A group called Aboriginal Blackmen United has had some success in demanding jobs for residents of the economically depressed neighborhoods where some of the largest city projects are being developed — notably Bayview-Hunters Point. In doing so, it has at times run head-on into unions, protesting at construction sites to demand jobs.
Ken Jacobs, chairman of the Center for Labor Research and Education at the University of California, Berkeley, said the key to local-hire efforts is to have a pathway for the people whom they are really supposed to help. The San Francisco law requires that half of all building trade apprenticeships go to local residents as of next month; the full 50 percent local-hire rule will be phased in over seven years.
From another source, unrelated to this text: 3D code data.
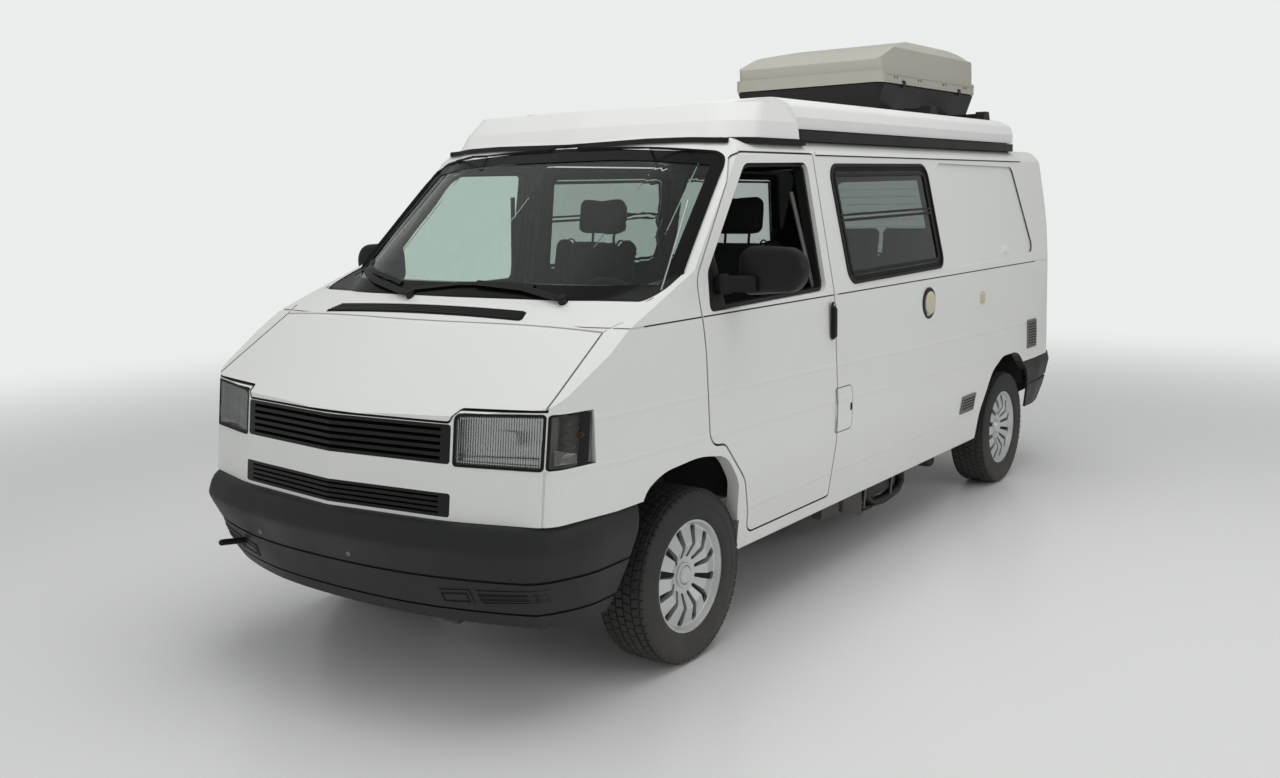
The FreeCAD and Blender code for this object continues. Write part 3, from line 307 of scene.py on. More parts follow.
def cloth_material(name, rgb, pitch):
    """Woven seat cloth with sheen, from two crossed waves."""
    material, tree, shader = blank_material(name)
    place = tree.nodes.new("ShaderNodeTexCoord").outputs["Object"]
    pattern = place_group(tree, "grain", Cloud_Scale=7.0, Grain_Scale=1400.0)
    warp = add_node(tree, "ShaderNodeTexWave", Vector=place, bands_direction="X", Scale=0.314 / pitch,
                    Distortion=0.6)
    weft = add_node(tree, "ShaderNodeTexWave", Vector=place, bands_direction="DIAGONAL", Scale=0.2 / pitch,
                    Distortion=0.6)
    weave = math_node(tree, "MULTIPLY", warp.outputs["Fac"], weft.outputs["Fac"])
    thread = math_node(tree, "ADD", weave, math_node(tree, "MULTIPLY", pattern.outputs["Grain"], 0.4))
    base = mixed(tree, weave, scaled(rgb, 0.7), scaled(rgb, 1.9))
    worn = mixed(tree, pattern.outputs["Cloud"], base, scaled(rgb, 1.3))
    bump = add_node(tree, "ShaderNodeBump", Strength=0.5, Distance=0.0008, Height=thread)
    tree.links.new(worn, shader.inputs["Base Color"])
    tree.links.new(bump.outputs[0], shader.inputs["Normal"])
    shader.inputs["Roughness"].default_value = 0.85
    shader.inputs["Sheen Weight"].default_value = 0.12
    return material


def wood_material(name, pale, dark):
    material, tree, shader = blank_material(name)
    place = tree.nodes.new("ShaderNodeTexCoord").outputs["Object"]
    stretched = add_node(tree, "ShaderNodeMapping", Vector=place, Scale=(6.0, 1.0, 6.0)).outputs[0]
    rings = add_node(tree, "ShaderNodeTexWave", Vector=stretched, bands_direction="Z", Scale=2.0,
                     Distortion=6.0, Detail=3.0)
    pattern = place_group(tree, "grain", Cloud_Scale=2.0, Grain_Scale=500.0)
    base = mixed(tree, rings.outputs["Fac"], pale, dark)
    tree.links.new(base, shader.inputs["Base Color"])
    bump = add_node(tree, "ShaderNodeBump", Strength=0.15, Distance=0.0005, Height=pattern.outputs["Grain"])
    tree.links.new(bump.outputs[0], shader.inputs["Normal"])
    shader.inputs["Roughness"].default_value = 0.45
    return material


finishes = {}


def made(kind, name, *values, **options):
    """Makes one finish and lists it under its name."""
    finishes[name] = kind(name, *values, **options)


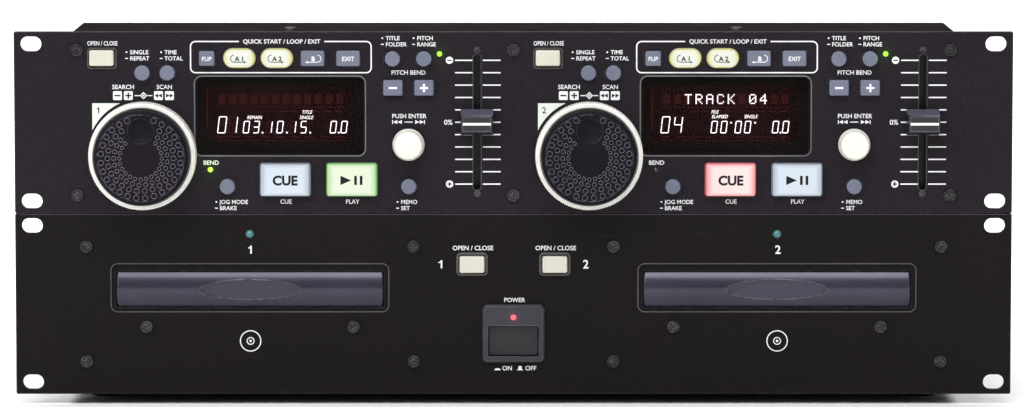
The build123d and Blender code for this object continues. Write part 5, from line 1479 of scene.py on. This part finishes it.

For that to happen, the unions will need to play ball.
With the city planning to directly spend about $10 billion on public works over the next decade, there is a baseline logic in trying to use that spending to help those who have been hurt most by the recession.
But the local-hiring mandate will work only if everyone — the city, the unions, the contractors and the aspiring workers — gets behind the idea of using construction projects as a tool of social policy. Ideally, hundreds of low-income San Franciscans will get stable, middle-class jobs in the construction trades. But safety-valve provisions in the legislation could invite mischief, and leave city taxpayers with higher bills and not much more.